Before his appointment at Westminster, Joe Miller was director of choral studies, professor of music and voice area chair at Western Michigan University School of Music. With the Western Michigan Chorale he received a number of awards, including the Silver Medal at the 2005 European Grand Prix for Choral Singing in Varna, Bulgaria, and the Grand Prize at the 2002 Robert Schumann International Choral Competition in Zwickau, Germany. He has also served as director of choral and vocal activities at California State University, artistic director/conductor of the Stockton Chorale, and music director of the Mother Lode Music Festival.

WESTMINSTER SYMPHONIC CHOIR

Composed of students at Westminster Choir College of Rider University, the Westminster Symphonic Choir has recorded and performed with virtually every major orchestra and internationally known conductor of the last 85 years. Recognized as one of the world’s leading choral ensembles, the choir has sung over 300 performances with the New York Philharmonic alone.

In addition to these performances with the Lucerne Festival Orchestra, the ensemble’s 2007–08 season includes performances of Mahler’s Symphony No. 2 with Franz Welser-Möst and The Cleveland Orchestra at Carnegie Hall and with Neeme Järvi and New Jersey Symphony Orchestra at Patriots Theater in Trenton and the New Jersey Performing Arts Center in Newark. In May the ensemble will perform Mahler’s Symphony No. 8, “Symphony of a Thousand,” with Christoph Eschenbach and The Philadelphia Orchestra at Carnegie Hall and the Kimmel Center in Philadelphia.

Additionally, the 32-voice Westminster Choir that forms the core of the Symphonic Choir will perform Bach’s St. Matthew Passion led by Kurt Masur in February.

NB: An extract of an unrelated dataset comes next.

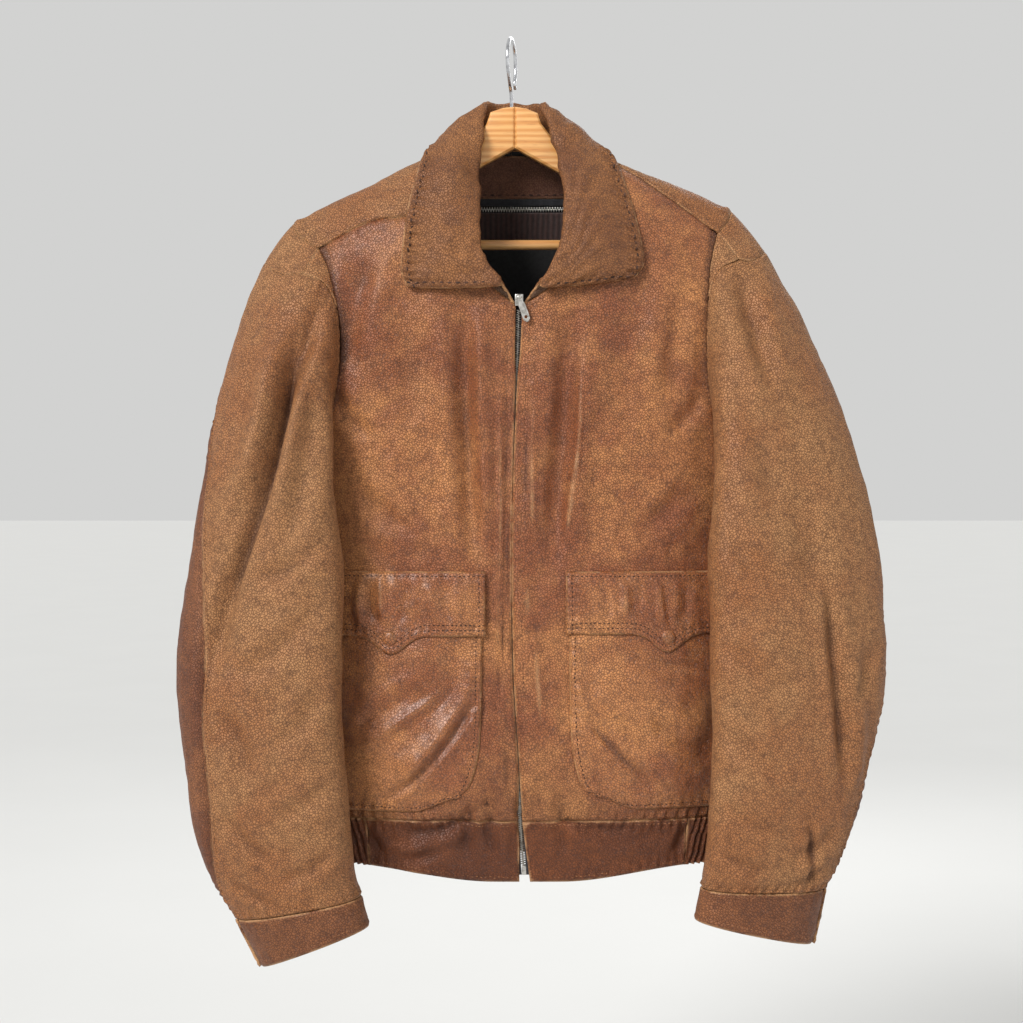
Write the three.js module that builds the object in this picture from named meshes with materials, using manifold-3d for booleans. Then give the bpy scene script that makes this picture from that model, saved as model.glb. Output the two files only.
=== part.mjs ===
import * as THREE from 'three';
import { mergeVertices } from 'three/addons/utils/BufferGeometryUtils.js';
import Module from 'manifold-3d';

const wasm = await Module();
wasm.setup();

// Driving dimensions, in millimetres. The origin is the inside top of the hook's crown.
// +X is to the right in the front view, the front faces -Y and +Z is up.
const LEATHER = 2;
const FOLDED_LEATHER = 2.6;
const TAPE = 1;
const LINING = 1;
const SEAM = 0.3;
const LAY = 0.6;
const SECTION_POWER = 2.6;
const SLEEVE_POWER = 2.25;
const FRONT_DROP = 120;
const BACK_DROP = 110;
const WAIST_Z = -736;
const UNDERARM_Z = -428;
const CUFF_OVERLAP = 0.3;
const HOOK_WIRE = 3.4;
const HOOK_RADIUS = 21;
const HOOK_YAW = 0.17;
const WOOD_THICKNESS = 12;
const BAR_DIAMETER = 9.4;
const BAR_Z = -194.5;
const BAR_REACH = 183;
const STEM_BOTTOM_Z = -78;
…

Chorus-in-residence for the Spoleto Festival USA since 1977, the ensemble will present a concert tour of Texas in January and a series of performances in Michigan in March. Westminster Choir College is one of four colleges of Rider University, whose main campus is in Lawrenceville, New Jersey. A professional college of music with a unique choral emphasis, Westminster prepares students at the undergraduate and graduate levels for careers in teaching, sacred music and performance.